* EXERCISE *
In the listing below, find the line with "return soft + strokes + lumps - 0.4 * MM", then repeat exactly every line from the top through that one.

* DATASET CONTENT *
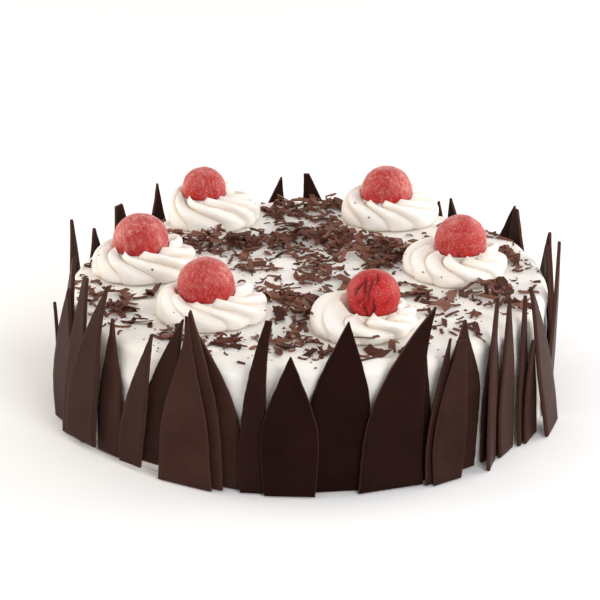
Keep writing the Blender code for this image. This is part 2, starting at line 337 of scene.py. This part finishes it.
def shaving_material():
    """Shaved chocolate: each shaving is a little lighter or darker than the next."""
    material, nodes, links, shader = new_material("chocolate_shavings_look", (0.12, 0.045, 0.03), 0.5)
    colour = ramp_node(
        nodes,
        links,
        value_node(nodes, "tone"),
        [(0.0, (0.040, 0.013, 0.009)), (0.5, (0.125, 0.048, 0.032)), (1.0, (0.24, 0.105, 0.07))],
    )
    links.new(colour.outputs["Color"], shader.inputs["Base Color"])
    shader.inputs["Specular IOR Level"].default_value = 0.15
    shader.inputs["Specular Tint"].default_value = (1.0, 0.75, 0.65, 1.0)
    grain = noise_node(nodes, links, 1200, 3.0)
    bump_node(nodes, links, shader, grain.outputs["Fac"], 0.0001, 0.5)
    return material


# ---------------------------------------------------------------- the creamed cake


def cream_top(x, y):
    """How far the spread cream's top stands over or under the top of its solid, in metres."""
    place = np.stack([x, y], -1)
    turned = np.stack([x * 0.8 + y * 0.6, (y * 0.8 - x * 0.6) * 0.25], -1)
    soft = waves(place, 60 * MM, 11) * 0.45 * MM
    strokes = waves(turned, 9 * MM, 12) * 0.16 * MM
    lumps = waves(place, 14 * MM, 13) * 0.14 * MM
    return soft + strokes + lumps - 0.4 * MM


def cream_cake(material):
    """The coat of cream: a round cake with a soft top edge, knife strokes and an uneven side."""
    low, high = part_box("cream_cake")
    radius = (high.x - low.x) / 2
    height = high.z
    flat = radius - CAKE_EDGE
    # Rings from the middle of the top down to the base: radius, height and how far each is on the side, 0 to 1
    profile = [(flat * share, height, 0.0) for share in np.linspace(0.015, 1.0, 64)]
    for turn in np.linspace(0, math.pi / 2, 13)[1:]:
        side = turn / (math.pi / 2)
        profile.append((flat + CAKE_EDGE * math.sin(turn), height - CAKE_EDGE * (1 - math.cos(turn)), side))
    for share in np.linspace(0, 1, 34)[1:]:
        profile.append((radius, (height - CAKE_EDGE) * (1 - share), 1.0))
    profile.append((radius - 2 * MM, 0.0, 1.0))
    angles = np.linspace(0, 2 * math.pi, CAKE_STEPS, endpoint=False)
    rings = []
    for ring_radius, ring_height, side in profile:
        x = ring_radius * np.cos(angles)
        y = ring_radius * np.sin(angles)
        z = np.full_like(x, ring_height)
        top = cream_top(x, y) * (1 - side)
        around = np.stack([np.cos(angles) * radius, np.sin(angles) * radius, z * 2.2], -1)
        long_around = np.stack([np.cos(angles) * radius * 0.4, np.sin(angles) * radius * 0.4, z], -1)
        swell = waves(around, 34 * MM, 21) * 0.5 * MM + waves(long_around, 8 * MM, 22) * 0.22 * MM - 0.5 * MM
        swell *= side * min(1.0, ring_height / (4 * MM) + 0.3)
        scale = (ring_radius + swell) / ring_radius
        edge_lump = waves(around, 22 * MM, 23) * 0.5 * MM * math.sin(math.pi * side) if side < 1 else 0.0
        rings.append(np.stack([x * scale, y * scale, z + top + edge_lump], -1))
    rings = np.array(rings)
    rings[..., 2] = np.where(rings[..., 2] < 0, 0, rings[..., 2])
    item = add_piece("cream_coat", closed_rings(rings), ring_faces(*rings.shape[:2]), material, "whipped_cream")
    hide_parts("cream_cake")


# ---------------------------------------------------------------- the rosettes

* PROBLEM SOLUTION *
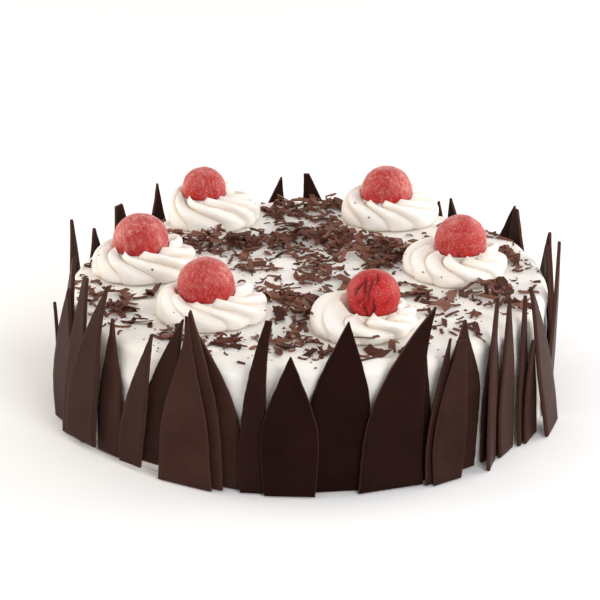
Keep writing the Blender code for this image. This is part 2, starting at line 337 of scene.py. This part finishes it.
def shaving_material():
    """Shaved chocolate: each shaving is a little lighter or darker than the next."""
    material, nodes, links, shader = new_material("chocolate_shavings_look", (0.12, 0.045, 0.03), 0.5)
    colour = ramp_node(
        nodes,
        links,
        value_node(nodes, "tone"),
        [(0.0, (0.040, 0.013, 0.009)), (0.5, (0.125, 0.048, 0.032)), (1.0, (0.24, 0.105, 0.07))],
    )
    links.new(colour.outputs["Color"], shader.inputs["Base Color"])
    shader.inputs["Specular IOR Level"].default_value = 0.15
    shader.inputs["Specular Tint"].default_value = (1.0, 0.75, 0.65, 1.0)
    grain = noise_node(nodes, links, 1200, 3.0)
    bump_node(nodes, links, shader, grain.outputs["Fac"], 0.0001, 0.5)
    return material


# ---------------------------------------------------------------- the creamed cake


def cream_top(x, y):
    """How far the spread cream's top stands over or under the top of its solid, in metres."""
    place = np.stack([x, y], -1)
    turned = np.stack([x * 0.8 + y * 0.6, (y * 0.8 - x * 0.6) * 0.25], -1)
    soft = waves(place, 60 * MM, 11) * 0.45 * MM
    strokes = waves(turned, 9 * MM, 12) * 0.16 * MM
    lumps = waves(place, 14 * MM, 13) * 0.14 * MM
    return soft + strokes + lumps - 0.4 * MM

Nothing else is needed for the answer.